* Start *

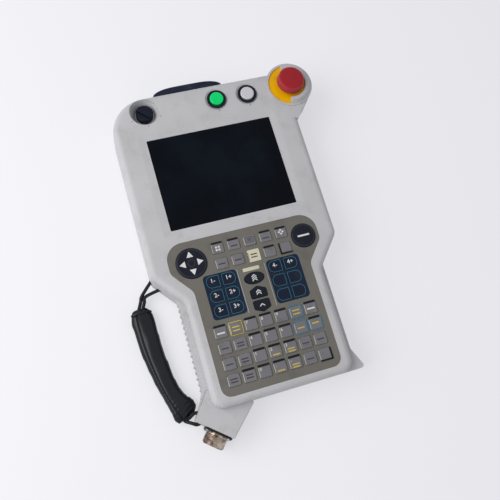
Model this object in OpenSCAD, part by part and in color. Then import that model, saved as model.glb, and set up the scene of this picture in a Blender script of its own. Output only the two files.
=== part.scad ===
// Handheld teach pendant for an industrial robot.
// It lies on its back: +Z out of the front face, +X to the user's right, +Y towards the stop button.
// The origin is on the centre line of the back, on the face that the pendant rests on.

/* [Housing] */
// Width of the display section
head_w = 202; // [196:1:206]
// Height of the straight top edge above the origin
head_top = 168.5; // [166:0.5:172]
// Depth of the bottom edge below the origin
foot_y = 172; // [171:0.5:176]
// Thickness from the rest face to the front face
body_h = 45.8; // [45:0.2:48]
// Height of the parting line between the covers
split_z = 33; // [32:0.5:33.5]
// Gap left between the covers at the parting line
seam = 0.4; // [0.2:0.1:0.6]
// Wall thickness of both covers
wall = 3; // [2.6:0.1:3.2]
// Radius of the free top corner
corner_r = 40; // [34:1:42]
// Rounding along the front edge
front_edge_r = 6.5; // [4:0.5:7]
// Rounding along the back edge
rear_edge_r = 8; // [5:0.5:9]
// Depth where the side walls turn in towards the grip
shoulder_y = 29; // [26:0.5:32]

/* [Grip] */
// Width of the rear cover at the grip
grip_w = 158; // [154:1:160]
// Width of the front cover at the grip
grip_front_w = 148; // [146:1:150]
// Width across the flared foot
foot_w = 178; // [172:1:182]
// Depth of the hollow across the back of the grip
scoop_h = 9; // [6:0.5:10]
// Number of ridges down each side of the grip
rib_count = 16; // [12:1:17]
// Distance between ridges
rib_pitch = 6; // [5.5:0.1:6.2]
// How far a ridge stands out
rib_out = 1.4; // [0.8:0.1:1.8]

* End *

- **WHAT THE EXERCISE ASKS**: Copy the data above exactly. Every line must be included.

- **CORRECT OUTPUT**:
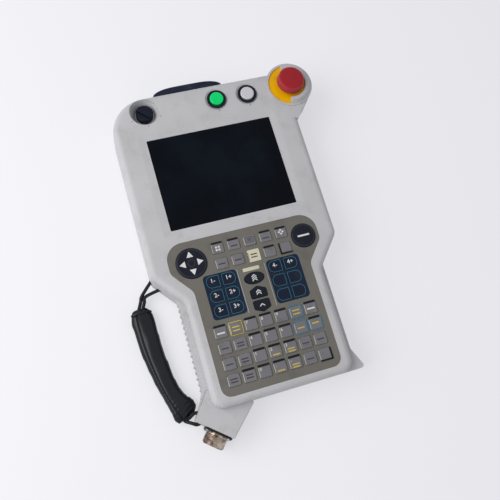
Model this object in OpenSCAD, part by part and in color. Then import that model, saved as model.glb, and set up the scene of this picture in a Blender script of its own. Output only the two files.
=== part.scad ===
// Handheld teach pendant for an industrial robot.
// It lies on its back: +Z out of the front face, +X to the user's right, +Y towards the stop button.
// The origin is on the centre line of the back, on the face that the pendant rests on.

/* [Housing] */
// Width of the display section
head_w = 202; // [196:1:206]
// Height of the straight top edge above the origin
head_top = 168.5; // [166:0.5:172]
// Depth of the bottom edge below the origin
foot_y = 172; // [171:0.5:176]
// Thickness from the rest face to the front face
body_h = 45.8; // [45:0.2:48]
// Height of the parting line between the covers
split_z = 33; // [32:0.5:33.5]
// Gap left between the covers at the parting line
seam = 0.4; // [0.2:0.1:0.6]
// Wall thickness of both covers
wall = 3; // [2.6:0.1:3.2]
// Radius of the free top corner
corner_r = 40; // [34:1:42]
// Rounding along the front edge
front_edge_r = 6.5; // [4:0.5:7]
// Rounding along the back edge
rear_edge_r = 8; // [5:0.5:9]
// Depth where the side walls turn in towards the grip
shoulder_y = 29; // [26:0.5:32]

/* [Grip] */
// Width of the rear cover at the grip
grip_w = 158; // [154:1:160]
// Width of the front cover at the grip
grip_front_w = 148; // [146:1:150]
// Width across the flared foot
foot_w = 178; // [172:1:182]
// Depth of the hollow across the back of the grip
scoop_h = 9; // [6:0.5:10]
// Number of ridges down each side of the grip
rib_count = 16; // [12:1:17]
// Distance between ridges
rib_pitch = 6; // [5.5:0.1:6.2]
// How far a ridge stands out
rib_out = 1.4; // [0.8:0.1:1.8]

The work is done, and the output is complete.